Windows (like any OS) is a lot more than the kernel + drivers.

Your application relies on a lot of OS services that do not just exist in kernel space. There are a lot of buffers, handles and all sorts of resources that can get mapped to your process' own address space. Whenever you call a Win32 API function that returns, say, a window handle, or a brush, those things have to be allocated somewhere in your process. So part of Windows runs in the kernel, yes, other parts run in their own user-mode processes, and some, the ones your application needs direct access to, are mapped to your address space. Part of this is hard to avoid, but an important additional factor is performance. If every Win32 call required a context switch, it would be a major performance hit. If some of them can be handled in usermode because the data they rely on is already mapped to your address space, the context switch is avoided, and you save quite a few CPU cycles.

So any OS needs some amount of the address space set aside. I believe Linux by default sets only 1GB for the OS.

The reason why MS settled on 2GB with Windows was explained on Raymond Chen's blog once. I don't have the link, and I can't remember the details, but the decision was made because Windows NT was originally targeted at Alpha processors as well, and on Alpha's, there was some REALLY good reason to do the 50/50 split. ;)

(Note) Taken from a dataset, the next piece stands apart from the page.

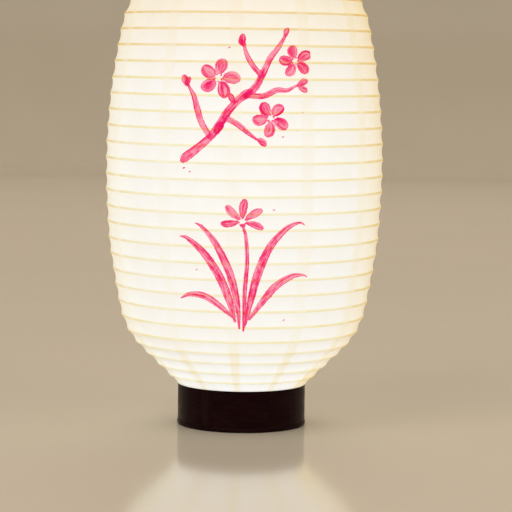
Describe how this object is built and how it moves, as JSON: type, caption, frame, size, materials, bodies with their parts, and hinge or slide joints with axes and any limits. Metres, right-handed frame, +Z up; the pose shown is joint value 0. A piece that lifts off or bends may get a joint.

It was something to do with the Alpha's support for 32 as well as 64-bit code. :)

jalf
Ty for your answer. I can add this from Windows Internals : "The system service dispatcher, KiSystemService, copies the caller's arguments from the thread's user-mode stack to its kernel-mode stack (so that the user can't change the arguments as the kernel is accessing them), and then executes the system service. If the arguments passed to a system service point to buffers in user space, these buffers must be probed for accessibility before kernel-mode code can copy data to or from them."So basically, the kernel like to be present in process user address space for performance reason.